------ SUPPLIED MATERIAL
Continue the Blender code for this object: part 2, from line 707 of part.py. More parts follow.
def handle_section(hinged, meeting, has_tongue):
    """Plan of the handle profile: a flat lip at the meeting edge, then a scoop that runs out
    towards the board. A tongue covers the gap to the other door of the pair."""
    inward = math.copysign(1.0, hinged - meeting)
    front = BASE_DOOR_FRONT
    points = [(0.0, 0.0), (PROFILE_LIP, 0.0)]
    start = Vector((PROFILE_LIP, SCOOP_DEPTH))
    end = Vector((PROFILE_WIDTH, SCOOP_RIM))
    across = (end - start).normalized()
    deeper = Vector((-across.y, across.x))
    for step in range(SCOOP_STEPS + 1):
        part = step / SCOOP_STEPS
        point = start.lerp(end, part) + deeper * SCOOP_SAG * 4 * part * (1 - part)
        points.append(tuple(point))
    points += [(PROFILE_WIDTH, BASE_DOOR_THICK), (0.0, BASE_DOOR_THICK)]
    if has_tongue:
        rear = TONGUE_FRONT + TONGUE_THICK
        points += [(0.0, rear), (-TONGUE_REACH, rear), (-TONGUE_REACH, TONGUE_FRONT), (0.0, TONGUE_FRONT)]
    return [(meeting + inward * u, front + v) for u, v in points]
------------
------ SUPPLIED MATERIAL
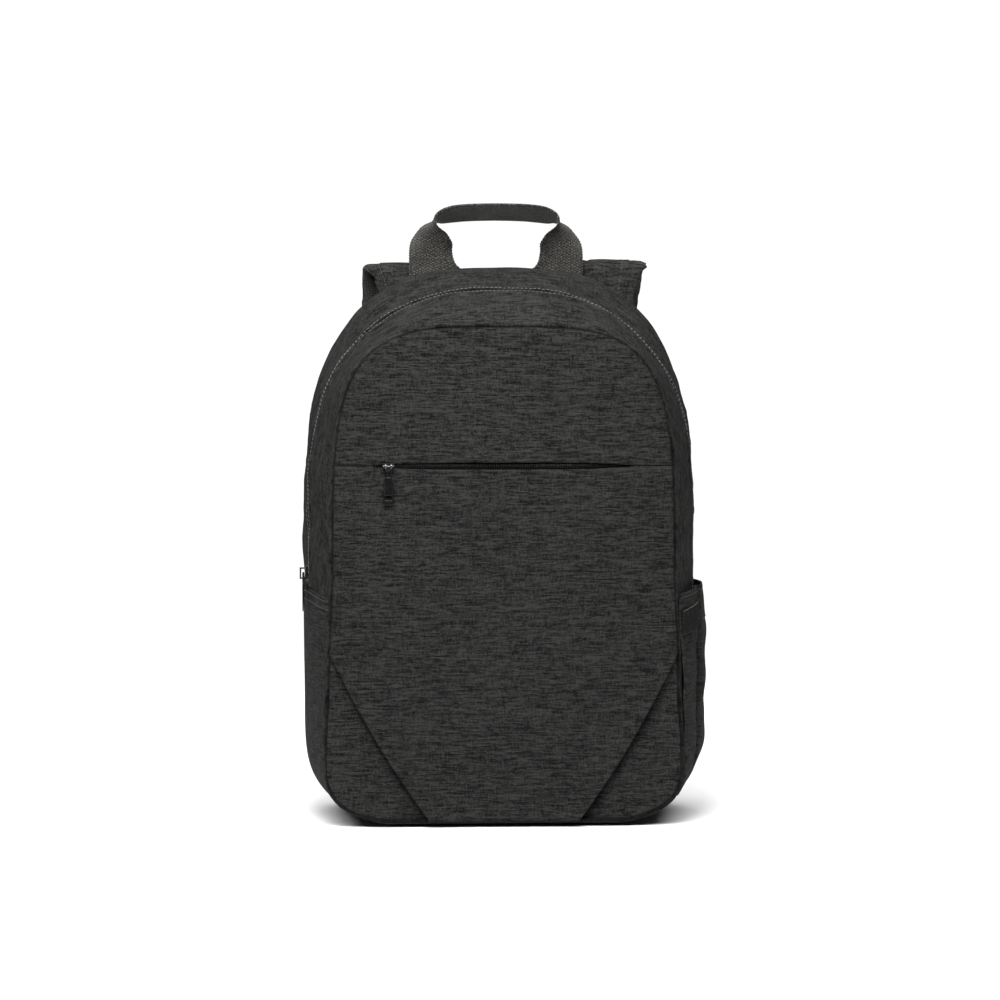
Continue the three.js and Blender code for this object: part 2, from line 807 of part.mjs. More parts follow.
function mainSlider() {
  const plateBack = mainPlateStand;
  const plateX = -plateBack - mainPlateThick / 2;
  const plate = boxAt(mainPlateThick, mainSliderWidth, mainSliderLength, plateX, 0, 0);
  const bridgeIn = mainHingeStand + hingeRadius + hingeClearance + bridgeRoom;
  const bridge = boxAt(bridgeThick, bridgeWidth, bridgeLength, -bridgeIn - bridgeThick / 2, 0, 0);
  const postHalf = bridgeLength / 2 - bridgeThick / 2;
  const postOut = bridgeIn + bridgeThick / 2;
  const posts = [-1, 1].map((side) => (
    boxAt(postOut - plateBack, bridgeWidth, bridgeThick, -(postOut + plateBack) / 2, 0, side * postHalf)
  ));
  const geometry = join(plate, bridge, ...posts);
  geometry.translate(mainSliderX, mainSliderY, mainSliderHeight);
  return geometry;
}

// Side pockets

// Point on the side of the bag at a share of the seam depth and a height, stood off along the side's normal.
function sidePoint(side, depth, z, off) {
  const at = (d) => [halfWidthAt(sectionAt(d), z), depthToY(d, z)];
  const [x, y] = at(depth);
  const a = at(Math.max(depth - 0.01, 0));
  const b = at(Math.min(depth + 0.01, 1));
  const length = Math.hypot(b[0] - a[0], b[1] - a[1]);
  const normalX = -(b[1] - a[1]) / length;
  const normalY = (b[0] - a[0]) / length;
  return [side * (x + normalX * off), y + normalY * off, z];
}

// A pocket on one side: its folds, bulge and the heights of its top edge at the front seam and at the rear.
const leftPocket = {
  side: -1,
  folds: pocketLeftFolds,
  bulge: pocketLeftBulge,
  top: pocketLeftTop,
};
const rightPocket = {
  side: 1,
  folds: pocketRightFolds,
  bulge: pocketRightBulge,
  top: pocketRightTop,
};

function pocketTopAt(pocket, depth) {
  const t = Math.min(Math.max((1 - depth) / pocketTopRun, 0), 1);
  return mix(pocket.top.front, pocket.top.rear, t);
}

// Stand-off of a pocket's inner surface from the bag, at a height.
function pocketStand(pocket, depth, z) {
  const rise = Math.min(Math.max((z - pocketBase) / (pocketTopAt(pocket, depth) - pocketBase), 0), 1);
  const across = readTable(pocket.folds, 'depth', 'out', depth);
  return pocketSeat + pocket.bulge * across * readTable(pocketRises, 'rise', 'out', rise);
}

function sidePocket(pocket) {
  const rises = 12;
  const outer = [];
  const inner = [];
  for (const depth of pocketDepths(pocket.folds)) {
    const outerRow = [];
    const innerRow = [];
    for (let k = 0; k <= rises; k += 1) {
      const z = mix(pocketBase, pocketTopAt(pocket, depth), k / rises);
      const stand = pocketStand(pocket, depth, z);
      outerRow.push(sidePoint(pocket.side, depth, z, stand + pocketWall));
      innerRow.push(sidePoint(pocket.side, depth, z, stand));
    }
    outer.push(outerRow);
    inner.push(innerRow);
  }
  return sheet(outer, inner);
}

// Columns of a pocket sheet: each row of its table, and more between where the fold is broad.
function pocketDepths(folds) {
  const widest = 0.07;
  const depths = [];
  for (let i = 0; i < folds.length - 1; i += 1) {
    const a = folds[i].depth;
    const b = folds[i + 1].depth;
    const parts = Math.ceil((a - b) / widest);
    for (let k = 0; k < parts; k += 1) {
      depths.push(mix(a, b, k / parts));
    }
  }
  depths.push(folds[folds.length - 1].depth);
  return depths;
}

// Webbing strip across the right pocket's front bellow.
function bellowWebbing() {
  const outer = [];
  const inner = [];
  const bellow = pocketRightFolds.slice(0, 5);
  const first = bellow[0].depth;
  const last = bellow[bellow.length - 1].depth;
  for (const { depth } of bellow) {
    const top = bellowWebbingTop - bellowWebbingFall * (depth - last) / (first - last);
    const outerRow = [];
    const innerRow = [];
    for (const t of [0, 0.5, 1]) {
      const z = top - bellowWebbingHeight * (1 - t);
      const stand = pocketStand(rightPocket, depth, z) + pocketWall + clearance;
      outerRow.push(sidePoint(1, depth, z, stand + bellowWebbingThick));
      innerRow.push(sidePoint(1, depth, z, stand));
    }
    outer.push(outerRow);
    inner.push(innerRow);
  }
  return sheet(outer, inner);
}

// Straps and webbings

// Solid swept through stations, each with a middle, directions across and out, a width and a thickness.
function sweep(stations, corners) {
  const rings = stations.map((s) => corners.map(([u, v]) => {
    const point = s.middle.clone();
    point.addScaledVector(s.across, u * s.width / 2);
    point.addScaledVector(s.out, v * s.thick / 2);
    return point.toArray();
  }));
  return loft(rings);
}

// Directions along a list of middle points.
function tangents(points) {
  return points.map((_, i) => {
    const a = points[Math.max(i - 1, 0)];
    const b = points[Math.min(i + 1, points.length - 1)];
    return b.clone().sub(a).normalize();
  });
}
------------
------ SUPPLIED MATERIAL
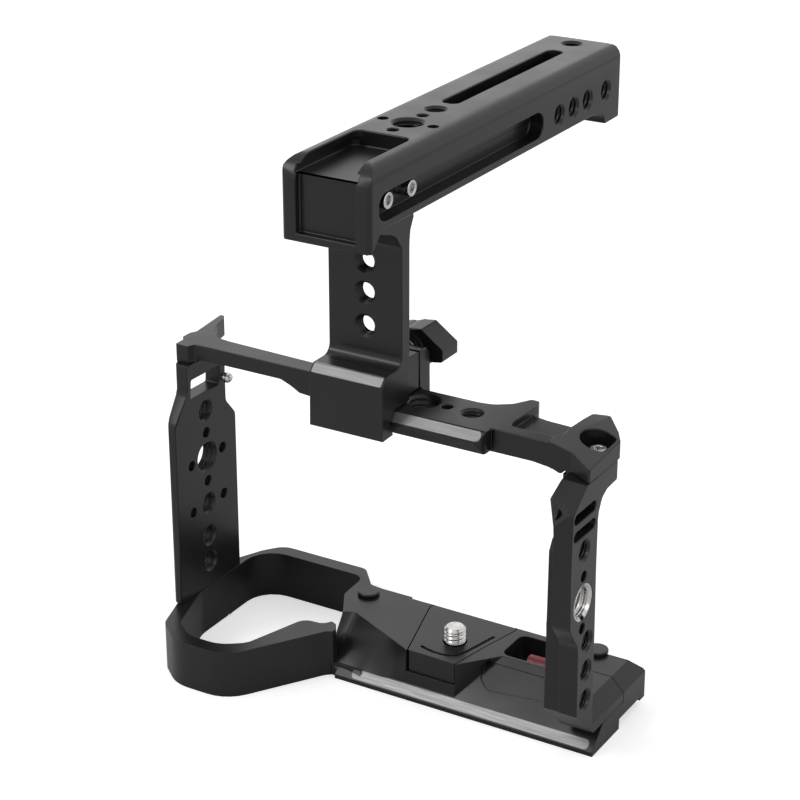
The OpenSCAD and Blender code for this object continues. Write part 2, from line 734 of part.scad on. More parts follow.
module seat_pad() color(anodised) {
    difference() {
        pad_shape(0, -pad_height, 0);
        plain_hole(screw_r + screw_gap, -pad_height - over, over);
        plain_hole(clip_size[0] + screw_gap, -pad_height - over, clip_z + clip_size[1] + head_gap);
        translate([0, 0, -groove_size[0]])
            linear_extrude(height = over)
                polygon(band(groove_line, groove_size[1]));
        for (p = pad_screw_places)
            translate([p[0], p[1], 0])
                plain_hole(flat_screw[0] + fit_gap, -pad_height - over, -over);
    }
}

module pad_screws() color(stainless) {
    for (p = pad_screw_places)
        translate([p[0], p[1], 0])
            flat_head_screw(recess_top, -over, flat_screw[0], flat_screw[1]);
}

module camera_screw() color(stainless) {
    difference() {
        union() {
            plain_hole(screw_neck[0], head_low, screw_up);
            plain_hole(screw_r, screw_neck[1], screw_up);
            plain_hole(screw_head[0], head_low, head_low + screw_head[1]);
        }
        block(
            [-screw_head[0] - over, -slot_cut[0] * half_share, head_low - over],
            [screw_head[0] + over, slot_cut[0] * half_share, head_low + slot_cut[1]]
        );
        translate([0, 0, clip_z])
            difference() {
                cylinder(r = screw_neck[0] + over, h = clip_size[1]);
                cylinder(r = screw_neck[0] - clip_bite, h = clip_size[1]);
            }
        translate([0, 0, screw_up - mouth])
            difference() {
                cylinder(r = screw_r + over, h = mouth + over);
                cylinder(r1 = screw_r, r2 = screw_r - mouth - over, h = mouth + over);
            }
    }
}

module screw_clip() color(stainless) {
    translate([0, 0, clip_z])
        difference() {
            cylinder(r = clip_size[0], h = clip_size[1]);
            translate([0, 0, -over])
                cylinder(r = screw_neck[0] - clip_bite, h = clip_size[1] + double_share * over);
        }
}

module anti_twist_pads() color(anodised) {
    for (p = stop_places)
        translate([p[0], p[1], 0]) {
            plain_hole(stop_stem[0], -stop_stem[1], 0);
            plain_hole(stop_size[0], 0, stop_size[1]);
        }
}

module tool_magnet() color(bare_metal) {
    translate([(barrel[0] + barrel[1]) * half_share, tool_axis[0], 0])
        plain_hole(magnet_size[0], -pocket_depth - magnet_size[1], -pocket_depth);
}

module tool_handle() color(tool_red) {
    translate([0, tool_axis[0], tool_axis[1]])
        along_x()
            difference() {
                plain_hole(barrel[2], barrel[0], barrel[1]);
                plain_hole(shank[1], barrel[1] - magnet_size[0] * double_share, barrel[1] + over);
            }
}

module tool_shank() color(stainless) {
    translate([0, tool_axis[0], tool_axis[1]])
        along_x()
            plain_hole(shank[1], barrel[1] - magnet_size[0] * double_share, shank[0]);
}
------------
PROBLEM STATEMENT — Locate the word "object" in the records and collect each line it appears in.

REPLY —
Continue the Blender code for this object: part 2, from line 707 of part.py. More parts follow.
Continue the three.js and Blender code for this object: part 2, from line 807 of part.mjs. More parts follow.
The OpenSCAD and Blender code for this object continues. Write part 2, from line 734 of part.scad on. More parts follow.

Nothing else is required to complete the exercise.